• Data provided:
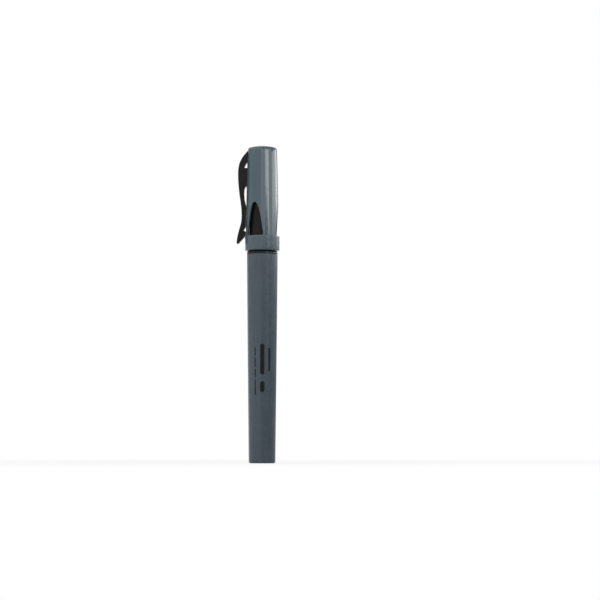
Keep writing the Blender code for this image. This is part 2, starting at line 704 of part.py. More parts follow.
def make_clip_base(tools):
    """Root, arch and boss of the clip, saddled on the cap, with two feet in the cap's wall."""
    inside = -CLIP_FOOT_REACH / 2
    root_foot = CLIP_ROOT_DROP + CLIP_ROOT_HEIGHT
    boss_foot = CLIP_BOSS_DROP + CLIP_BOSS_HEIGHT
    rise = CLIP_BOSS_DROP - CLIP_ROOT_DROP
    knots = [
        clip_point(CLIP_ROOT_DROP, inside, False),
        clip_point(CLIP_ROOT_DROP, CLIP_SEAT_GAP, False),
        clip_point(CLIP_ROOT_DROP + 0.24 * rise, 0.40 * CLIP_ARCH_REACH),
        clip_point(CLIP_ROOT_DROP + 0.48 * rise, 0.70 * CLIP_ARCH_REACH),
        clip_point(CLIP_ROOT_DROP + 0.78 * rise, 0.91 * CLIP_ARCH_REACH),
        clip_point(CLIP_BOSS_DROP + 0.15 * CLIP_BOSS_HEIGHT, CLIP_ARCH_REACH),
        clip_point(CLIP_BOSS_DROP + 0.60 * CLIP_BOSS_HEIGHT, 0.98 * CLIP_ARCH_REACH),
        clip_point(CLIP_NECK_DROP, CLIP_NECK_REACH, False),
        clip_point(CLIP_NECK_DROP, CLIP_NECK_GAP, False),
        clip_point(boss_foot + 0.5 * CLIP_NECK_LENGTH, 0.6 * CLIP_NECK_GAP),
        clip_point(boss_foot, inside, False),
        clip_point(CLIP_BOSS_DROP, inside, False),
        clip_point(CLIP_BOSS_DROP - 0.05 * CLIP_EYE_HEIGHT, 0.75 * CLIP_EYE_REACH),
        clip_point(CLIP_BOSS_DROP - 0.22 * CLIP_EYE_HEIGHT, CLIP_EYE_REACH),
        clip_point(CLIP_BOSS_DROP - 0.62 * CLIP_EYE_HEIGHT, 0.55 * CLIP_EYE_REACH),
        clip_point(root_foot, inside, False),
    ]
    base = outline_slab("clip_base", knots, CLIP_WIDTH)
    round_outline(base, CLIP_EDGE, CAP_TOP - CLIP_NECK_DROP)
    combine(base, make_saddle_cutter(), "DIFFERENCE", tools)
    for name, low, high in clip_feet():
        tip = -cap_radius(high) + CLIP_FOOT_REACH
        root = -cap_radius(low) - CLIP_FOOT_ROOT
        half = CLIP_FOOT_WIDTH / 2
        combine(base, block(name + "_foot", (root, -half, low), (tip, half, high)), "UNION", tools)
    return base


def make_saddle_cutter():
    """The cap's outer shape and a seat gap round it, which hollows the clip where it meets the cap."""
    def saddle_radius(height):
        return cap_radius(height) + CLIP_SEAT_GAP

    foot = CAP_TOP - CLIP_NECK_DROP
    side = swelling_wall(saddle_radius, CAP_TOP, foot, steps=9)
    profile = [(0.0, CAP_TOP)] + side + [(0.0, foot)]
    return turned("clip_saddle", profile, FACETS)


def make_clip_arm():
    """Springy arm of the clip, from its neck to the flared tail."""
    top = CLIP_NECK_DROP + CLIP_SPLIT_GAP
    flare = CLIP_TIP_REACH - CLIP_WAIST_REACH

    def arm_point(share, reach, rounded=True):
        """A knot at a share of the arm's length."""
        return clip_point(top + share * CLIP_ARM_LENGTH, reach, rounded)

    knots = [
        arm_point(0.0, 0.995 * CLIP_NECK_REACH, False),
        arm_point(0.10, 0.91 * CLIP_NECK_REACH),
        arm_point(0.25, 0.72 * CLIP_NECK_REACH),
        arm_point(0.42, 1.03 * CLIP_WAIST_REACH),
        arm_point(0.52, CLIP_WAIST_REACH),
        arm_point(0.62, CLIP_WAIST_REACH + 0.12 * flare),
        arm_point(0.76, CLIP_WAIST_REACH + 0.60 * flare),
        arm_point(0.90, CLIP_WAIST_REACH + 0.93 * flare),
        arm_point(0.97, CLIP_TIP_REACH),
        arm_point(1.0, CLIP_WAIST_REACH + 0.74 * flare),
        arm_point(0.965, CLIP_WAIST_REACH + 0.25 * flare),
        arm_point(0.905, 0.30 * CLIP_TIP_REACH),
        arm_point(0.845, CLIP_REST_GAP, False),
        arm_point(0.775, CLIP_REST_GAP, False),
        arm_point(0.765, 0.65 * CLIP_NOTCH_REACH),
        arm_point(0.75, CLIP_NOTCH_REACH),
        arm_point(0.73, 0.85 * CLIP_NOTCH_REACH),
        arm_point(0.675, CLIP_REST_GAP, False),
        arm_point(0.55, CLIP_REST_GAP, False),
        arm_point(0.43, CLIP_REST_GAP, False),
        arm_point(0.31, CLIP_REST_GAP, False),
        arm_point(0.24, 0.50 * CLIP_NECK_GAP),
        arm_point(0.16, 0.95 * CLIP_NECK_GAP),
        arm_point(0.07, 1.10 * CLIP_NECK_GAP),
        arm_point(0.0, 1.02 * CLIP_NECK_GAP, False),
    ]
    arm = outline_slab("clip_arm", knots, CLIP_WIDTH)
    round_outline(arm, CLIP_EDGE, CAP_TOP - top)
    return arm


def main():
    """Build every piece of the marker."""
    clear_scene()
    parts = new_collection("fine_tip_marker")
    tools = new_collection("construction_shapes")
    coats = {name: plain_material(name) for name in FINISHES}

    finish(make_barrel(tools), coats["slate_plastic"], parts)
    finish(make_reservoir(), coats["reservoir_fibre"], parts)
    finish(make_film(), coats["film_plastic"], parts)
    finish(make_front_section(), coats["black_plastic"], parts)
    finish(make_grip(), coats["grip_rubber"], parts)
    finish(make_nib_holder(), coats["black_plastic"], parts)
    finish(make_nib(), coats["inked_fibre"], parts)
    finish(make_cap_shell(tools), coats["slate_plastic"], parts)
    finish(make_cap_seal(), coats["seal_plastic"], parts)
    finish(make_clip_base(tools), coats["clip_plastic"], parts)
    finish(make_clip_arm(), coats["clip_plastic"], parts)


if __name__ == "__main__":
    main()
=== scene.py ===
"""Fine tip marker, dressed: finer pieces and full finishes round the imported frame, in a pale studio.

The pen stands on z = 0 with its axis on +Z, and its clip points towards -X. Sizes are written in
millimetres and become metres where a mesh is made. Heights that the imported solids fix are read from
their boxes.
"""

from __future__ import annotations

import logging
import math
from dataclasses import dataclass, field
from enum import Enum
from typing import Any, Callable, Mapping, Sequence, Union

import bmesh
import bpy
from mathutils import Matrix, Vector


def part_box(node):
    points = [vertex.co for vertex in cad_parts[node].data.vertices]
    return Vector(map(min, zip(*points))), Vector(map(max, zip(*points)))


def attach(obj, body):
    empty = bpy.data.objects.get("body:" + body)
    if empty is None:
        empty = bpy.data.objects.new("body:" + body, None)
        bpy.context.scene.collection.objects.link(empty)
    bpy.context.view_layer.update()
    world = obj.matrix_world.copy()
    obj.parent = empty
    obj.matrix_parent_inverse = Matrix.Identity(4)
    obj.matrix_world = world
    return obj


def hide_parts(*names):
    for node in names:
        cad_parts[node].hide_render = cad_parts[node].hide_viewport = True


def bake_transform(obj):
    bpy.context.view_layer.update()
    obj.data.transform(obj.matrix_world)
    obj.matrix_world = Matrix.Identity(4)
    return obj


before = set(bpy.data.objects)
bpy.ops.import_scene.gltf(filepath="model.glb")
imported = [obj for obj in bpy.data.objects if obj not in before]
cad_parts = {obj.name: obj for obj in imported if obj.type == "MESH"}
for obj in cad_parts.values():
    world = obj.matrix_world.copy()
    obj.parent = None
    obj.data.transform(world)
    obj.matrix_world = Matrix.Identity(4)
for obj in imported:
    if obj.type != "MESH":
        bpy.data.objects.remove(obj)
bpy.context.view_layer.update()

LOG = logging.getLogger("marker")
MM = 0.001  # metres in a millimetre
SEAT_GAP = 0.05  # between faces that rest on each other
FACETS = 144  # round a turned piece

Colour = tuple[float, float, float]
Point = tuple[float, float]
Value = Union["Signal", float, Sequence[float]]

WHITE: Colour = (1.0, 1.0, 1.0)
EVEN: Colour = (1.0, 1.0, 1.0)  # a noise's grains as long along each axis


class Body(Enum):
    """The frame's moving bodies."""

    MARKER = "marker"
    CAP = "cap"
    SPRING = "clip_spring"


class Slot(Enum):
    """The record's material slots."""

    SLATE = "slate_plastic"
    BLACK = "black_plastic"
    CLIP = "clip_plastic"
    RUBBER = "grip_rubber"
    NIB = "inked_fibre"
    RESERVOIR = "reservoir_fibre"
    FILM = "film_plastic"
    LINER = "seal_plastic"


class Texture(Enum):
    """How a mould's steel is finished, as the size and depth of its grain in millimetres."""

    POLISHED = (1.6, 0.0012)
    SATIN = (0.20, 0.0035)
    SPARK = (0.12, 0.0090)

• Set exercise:
Every line holding "before" should be copied out.

• Output for this task:
before = set(bpy.data.objects)
imported = [obj for obj in bpy.data.objects if obj not in before]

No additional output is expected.